Security Tip
of the Month – December 2008
See other Security Tips of the Month
by Richard Carpenter, Principal Consultant, Microsoft
Services, Southern California and Sanjay Pandit, Senior Consultant, Microsoft
Services, Southern California
- - - - - - - - - - - - - - - - - - - - - - - - - - - - - - - - - - - -
Windows® HPC Server 2008 is a cost-effective, high-performance
computing (HPC) solution. One of its primary advantages is that Windows HPC
Server 2008 can be deployed, managed, and extended using familiar Windows tools
and technologies. This also means that the foundation for securing Windows HPC
Server 2008 is the same as that for securing Windows Server® 2008, and can be
executed by taking advantage of resources such as the Windows Server 2008
Security Guide.
In addition to the broad guidance offered by the Windows
Server 2008 Security Guide, there are elements of security unique to HPC, and
the cluster architecture can be a significant contributor to its overall
security. Consider the two types of computers in a compute cluster. The head
node is the controlling node, which is represented by the server that will perform
all security checks and orchestrate the operation of the rest of the compute
nodes. The second type of server is the compute node; this is where work is
actually performed. The head node can also be a compute node, but this is usually
only the case for small clusters of less than 10 nodes.
Along with compute resources, there is also networking. Three
types of networks compose a compute cluster. The first is the enterprise
network—typically the corporate local area network (LAN)— which allows
users who are not directly connected to the compute cluster to access the head
node and, potentially, the compute clusters. The second is the private network,
which provides a dedicated connection between the head node and the compute
nodes. For small clusters, this network can sometimes be the enterprise
network, but as the compute cluster grows in size this connection can often
impact the corporate LAN and provide unwanted access to the compute nodes. The
third is a dedicated network (preferably with high bandwidth and low latency)
that carries parallel Message Passing Interface (MPI) application communication
between cluster nodes.
The compute cluster security is broken down into a
combination of two types of security: user credential and network configuration.

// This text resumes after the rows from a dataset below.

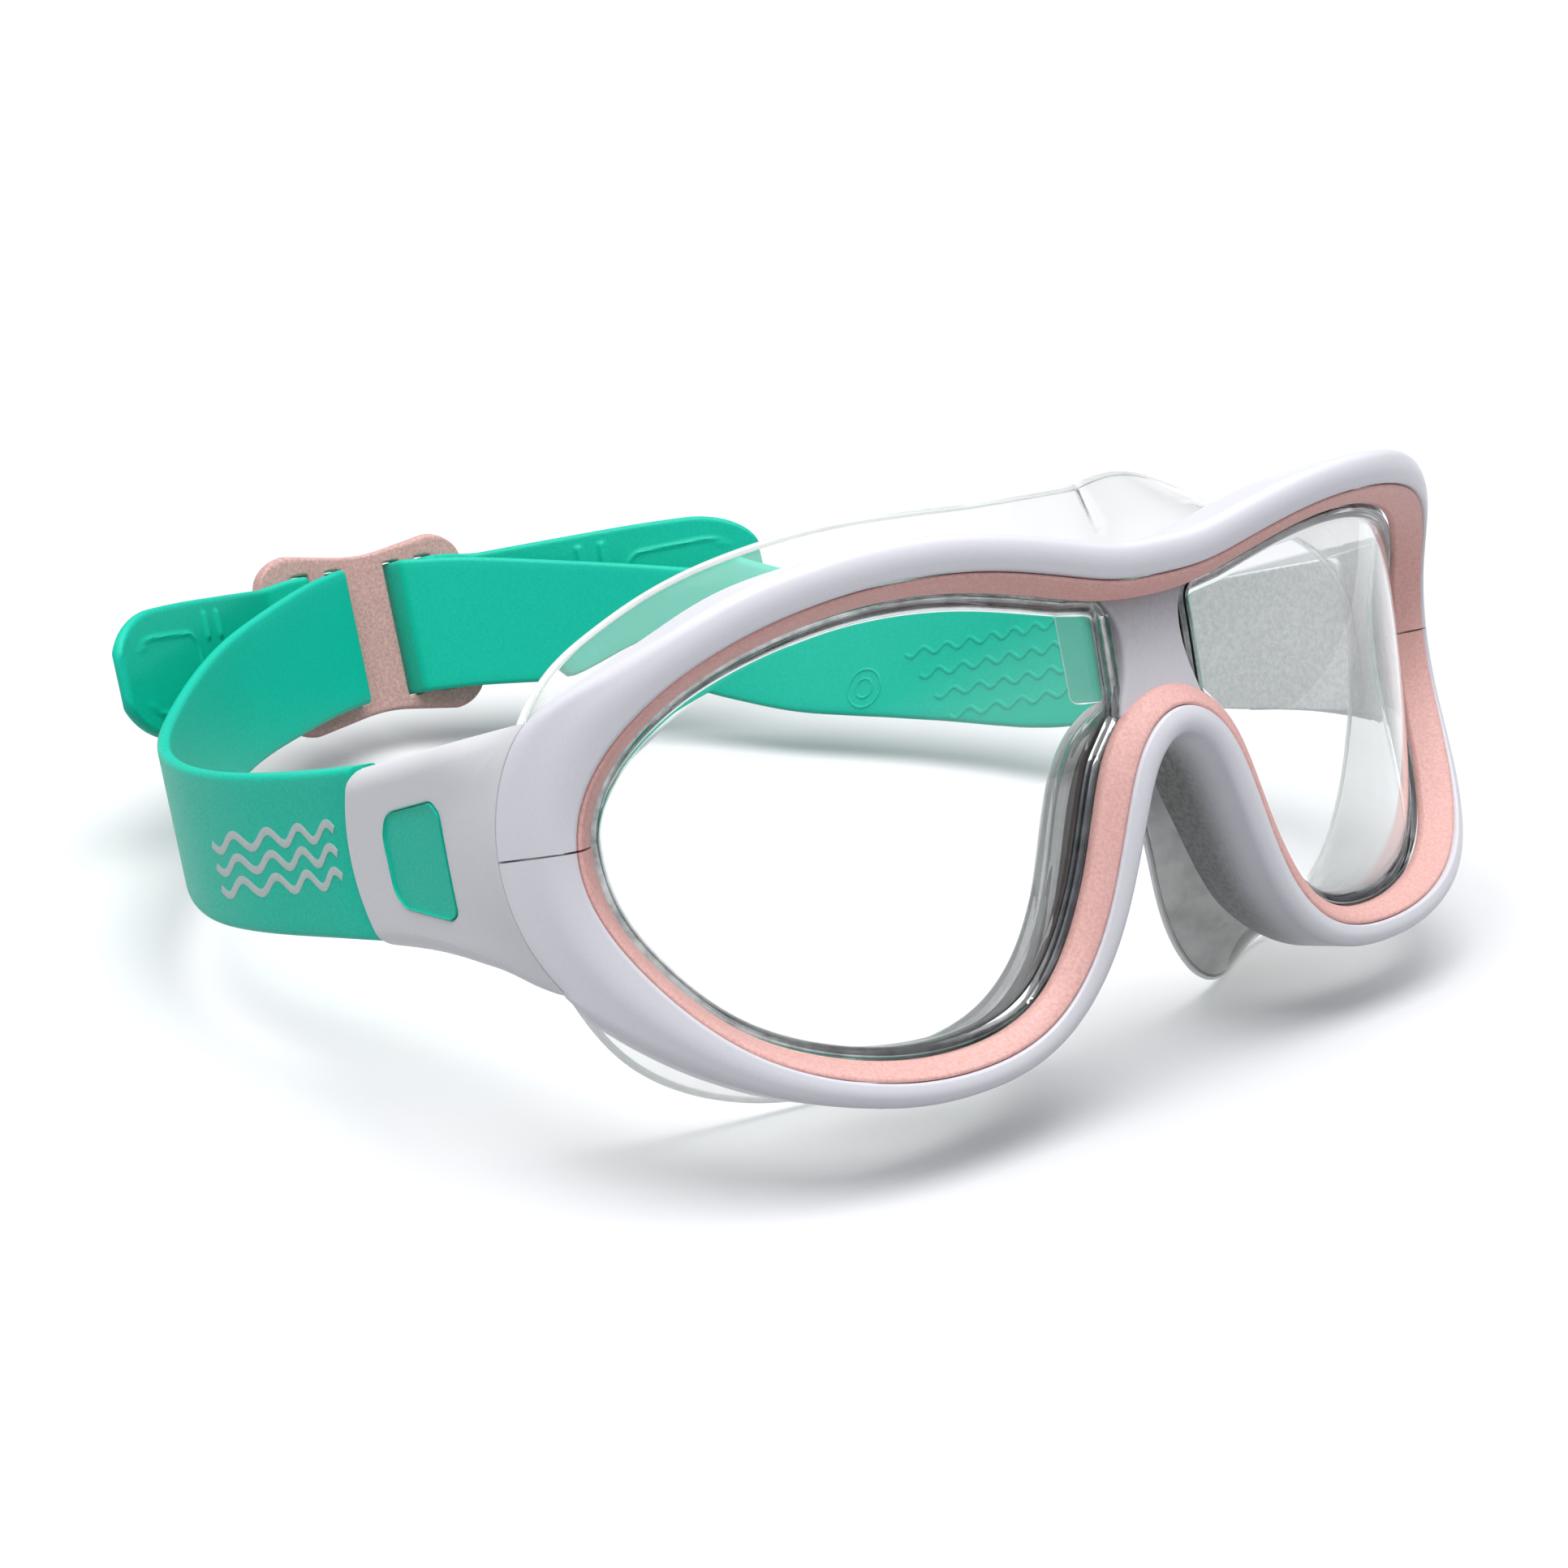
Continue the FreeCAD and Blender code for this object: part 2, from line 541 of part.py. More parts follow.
def strap_side():
    """The strap's side outline as a solid across the whole half."""
    grow = size("strap_gap")
    pivot = Vector(0, size("pivot_depth"), size("pivot_height"))
    top = [Vector(0, y, z) for y, z in STRAP_TOP_EDGE]
    bottom = [Vector(0, y, z) for y, z in STRAP_BOTTOM_EDGE]
    edges = [spline_edge(top).toShape(), Part.LineSegment(top[-1], bottom[-1]).toShape(),
             spline_edge(bottom[::-1]).toShape(), Part.LineSegment(bottom[0], top[0]).toShape()]
    past_the_strap = 100
    solid = Part.Face(Part.Wire(edges)).extrude(X_AXIS * past_the_strap)
    return solid.cut(Part.makeCylinder(size("arm_end_radius") + grow, past_the_strap, pivot, X_AXIS))


def strap_fold():
    """The strap's turn round the buckle's bar: out by the inner slot, back in by the outer one."""
    slack = 0.2
    thick = size("strap_thickness") - slack
    slot_in = (size("inner_slot_start") + size("bar_start")) / 2
    slot_out = (size("outer_slot_start") + size("rim_start")) / 2
    head_side = size("buckle_face") - 1.5
    far_side = size("buckle_face") + size("buckle_thickness") + slack + thick / 2
    run_end = 174.9
    tail_side = size("buckle_half_width") - 0.1 - thick / 2
    low = size("strap_bottom")
    tall = size("strap_top") - low
    legs = [((slot_in, run_end), (slot_in, far_side)), ((slot_in, far_side), (slot_out, far_side)),
            ((slot_out, far_side), (slot_out, head_side)), ((slot_out, head_side), (tail_side, head_side))]
    solid = None
    for (x0, y0), (x1, y1) in legs:
        leg = Part.makeBox(abs(x1 - x0) + thick, abs(y1 - y0) + thick, tall,
                           Vector(min(x0, x1) - thick / 2, min(y0, y1) - thick / 2, low))
        solid = leg if solid is None else solid.fuse(leg)
    return solid


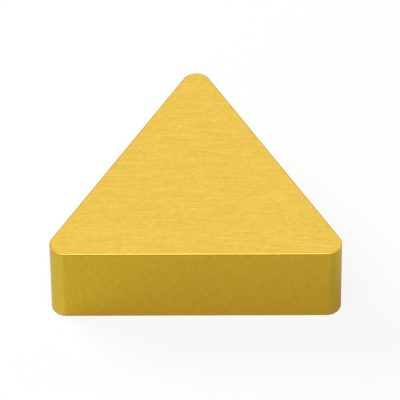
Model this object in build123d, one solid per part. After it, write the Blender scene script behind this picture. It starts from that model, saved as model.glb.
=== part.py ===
from build123d import *
import os

# Triangular indexable insert for turning, one piece of sintered carbide.
# It has no hole and no chip breaker: two flat ground faces and three flat
# ground flanks that stand square to them, so any of its six edges can cut.
#
# Sizes are in millimetres. The origin is the centre of the inscribed circle
# on the lower face. +Z points to the upper face, one nose points along +Y
# and the flank opposite that nose faces -Y.

# --- driving dimensions ---------------------------------------------------
inscribed_circle = 9.525      # diameter of the circle that touches the three flanks, 3/8 in
thickness = 4.7625            # lower face to upper face, 3/16 in
nose_radius = 0.794           # round at each corner in plan, 1/32 in
hone_radius = 0.07            # round on the cutting edge, all the way round both faces

corner_count = 3              # a triangle


def plan_outline():
    """The insert seen from above: straight flanks joined by the nose rounds."""
    sharp_triangle = RegularPolygon(
        radius=inscribed_circle / 2,
        side_count=corner_count,
        major_radius=False,
        rotation=90,
    )
    return fillet(sharp_triangle.vertices(), nose_radius)


def ground_blank():
    """The outline at full thickness, with its edges still sharp."""
    return extrude(plan_outline(), amount=thickness)


def hone_cutting_edges(blank):
    """Round the rim of the lower and the upper face, flanks and noses alike."""
    faces_by_height = blank.faces().sort_by(Axis.Z)
    rims = faces_by_height[0].edges() + faces_by_height[-1].edges()
    return fillet(rims, hone_radius)


insert_body = hone_cutting_edges(ground_blank())

os.makedirs("parts", exist_ok=True)
export_step(insert_body, "parts/insert_body.step")
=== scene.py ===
"""A gold-coated triangular turning insert on a pale studio floor.

The insert is one piece of sintered carbide. Its mesh is grown by Geometry Nodes
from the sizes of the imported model, and its coating is procedural.
"""

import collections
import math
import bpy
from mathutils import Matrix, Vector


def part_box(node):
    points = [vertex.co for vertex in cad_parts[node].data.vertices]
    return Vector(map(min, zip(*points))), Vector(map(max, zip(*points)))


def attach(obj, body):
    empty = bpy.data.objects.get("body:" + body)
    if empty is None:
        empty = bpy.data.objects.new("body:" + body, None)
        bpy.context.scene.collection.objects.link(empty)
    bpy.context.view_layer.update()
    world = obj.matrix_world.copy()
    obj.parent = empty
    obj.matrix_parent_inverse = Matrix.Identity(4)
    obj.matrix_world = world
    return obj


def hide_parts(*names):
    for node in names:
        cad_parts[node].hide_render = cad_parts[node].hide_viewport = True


bl_info = {
    "name": "Coated Turning Insert",
    "version": (1, 0, 0),
    "blender": (4, 5, 0),
    "location": "3D Viewport > Sidebar > Insert",
    "description": "Builds a triangular carbide insert with a gold coating, and a studio for it",
    "category": "Object",
}

import bpy
from mathutils import Matrix, Vector

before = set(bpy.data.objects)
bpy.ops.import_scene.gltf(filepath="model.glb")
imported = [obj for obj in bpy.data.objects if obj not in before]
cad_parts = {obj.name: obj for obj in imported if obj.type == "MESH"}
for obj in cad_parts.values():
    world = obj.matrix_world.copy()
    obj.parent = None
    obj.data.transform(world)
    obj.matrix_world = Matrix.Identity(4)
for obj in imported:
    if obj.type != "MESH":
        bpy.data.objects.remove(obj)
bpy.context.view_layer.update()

CAD_NODE = "insert_body"
MILLIMETRE = 0.001

# Sizes in metres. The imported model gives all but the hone. One nose points along +Y
# and the flank opposite faces -Y. In a triangle of equal sides, the corners lie twice
# as far from the middle as the sides do.
node_low, node_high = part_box(CAD_NODE)
INSCRIBED_CIRCLE = -2 * node_low.y
THICKNESS = node_high.z - node_low.z
NOSE_RADIUS = INSCRIBED_CIRCLE - node_high.y
HONE_RADIUS = 0.07 * MILLIMETRE


# ---------------------------------------------------------------------------
# Small helpers for node trees
# ---------------------------------------------------------------------------


def add_socket(tree, name, socket_type, in_out="INPUT", subtype=None):
    """Give the tree's interface a named socket."""
    socket = tree.interface.new_socket(name=name, in_out=in_out, socket_type=socket_type)
    if subtype is not None:
        socket.subtype = subtype


def add_node(tree, kind, label=None, **settings):
    """A node with its settings, such as operation or data_type."""
    node = tree.nodes.new(kind)
    for key, value in settings.items():
        setattr(node, key, value)
    if label:
        node.label = label
    return node


def fill(tree, socket, value):
    """Link an input to another node's output, or set it to a plain value."""
    if isinstance(value, bpy.types.NodeSocket):
        tree.links.new(value, socket)
    else:
        socket.default_value = value


def feed(tree, node, *values):
    """Fill the node's inputs in order, and give its first output."""
    for socket, value in zip(node.inputs, values):
        fill(tree, socket, value)
    return node.outputs[0] if node.outputs else None


def feed_named(tree, node, **values):
    """Fill the node's inputs by name, with _ for a space, and give its first output."""
    for name, value in values.items():
        fill(tree, node.inputs[name.replace("_", " ")], value)
    return node.outputs[0] if node.outputs else None


def feed_pair(tree, node, first, second):
    """Fill the inputs A and B that the node's data type uses."""
    pair = [socket for socket in node.inputs if socket.enabled and socket.name in ("A", "B")]
    for socket, value in zip(pair, (first, second)):
        fill(tree, socket, value)


def maths(tree, operation, *values, label=None):
    """The result of one Math node."""
    return feed(tree, add_node(tree, "ShaderNodeMath", label, operation=operation), *values)


def whole(tree, operation, *values, label=None):
    """The result of one Integer Math node."""
    node = add_node(tree, "FunctionNodeIntegerMath", label, operation=operation)
    return feed(tree, node, *values)


def compare(tree, operation, first, second):
    """True where two whole numbers compare as the operation says."""
    node = add_node(tree, "FunctionNodeCompare", data_type="INT", operation=operation)
    feed_pair(tree, node, first, second)
    return node.outputs[0]


def vectors(tree, operation, *values, label=None):
    """The vector result of one Vector Math node."""
    return feed(tree, add_node(tree, "ShaderNodeVectorMath", label, operation=operation), *values)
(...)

All user access to the compute cluster is managed through Active Directory®
groups. The groups provide access rights to the different resources of the
compute cluster. There are two different
groups used in compute cluster configurations: administrators and users. Administrators
have the power to manage the configuration of the cluster (e.g. add and/or remove
nodes, user permissions, and other administrative functions). Users are allowed
to run jobs on the compute cluster; depending on their rights, users may have
access to some or all of the resources in the cluster.
Compute clusters often use multiple network connections to
achieve the performance requirements of the jobs they are performing. With
compute clusters, network latency can be a major factor in the success or
failure of a compute job, so many compute clusters will have dedicated low-latency
network fabric that connects all of the compute nodes and the head node
together. In addition to the needs of low-latency network for computation
functions, compute clusters will often have one or more additional network
connections depending on the types of jobs being run on the compute nodes. These
additional network connections often carry data and control information to the
different compute nodes and results/status reports from the compute nodes to
the head nodes. We can also leverage
these multiple networks to maintain and reinforce the security of the
cluster.
There are three basic networking configurations for an HPC
cluster. The first is a two-network configuration for small clusters where the enterprise
network performs double duty as the data network. The second network is the data
network where the low-latency MPI protocol is used to communicate between the
compute nodes.
In the second configuration, all three network types are on
three separate network interfaces. The enterprise network provides access to
the larger corporate network, where raw data and results can be stored. The private
network is where command/control traffic is kept, which guarantees that the
head node can reach each compute node without interference from data traffic. The
data network allows the compute nodes to communicate with each other without
being impacted by the traffic over the enterprise or private networks.
A variation of the second configuration maintains the three
network connections to the head node, but each of the compute nodes only gets
two connections: the private network and the data network. The reason for doing
this is to improve security by reducing the attack surface of the compute
cluster. If a user wants to run a job that requires large amounts of data, that
data must be moved to the head node where the compute nodes will have access to
the data through the private network. This also means that any resulting data
will need to be copied off the head node before the end of the job to prevent
loss of data when the next job is run. To increase the security of this
configuration, many organizations turn on the Windows Firewall or install a third-party
firewall to prevent all inbound traffic except remote desktop connections. This
requires that end users perform a remote logon to the compute cluster head node
to perform data transfers to or from the enterprise network. From the remote
desktop session, users would copy data from the enterprise network to temporary
storage on the head node before initiating the job that will pull data from the
head node.
Through adoption of these strategies and deployment of an
appropriate HPC architecture, an attacker’s ability to access the compute
cluster and push malicious data to it will be significantly reduced. Combined
with general Windows Server security best practices, we can establish network
configurations that help ensure that the HPC platform and its data are more secure.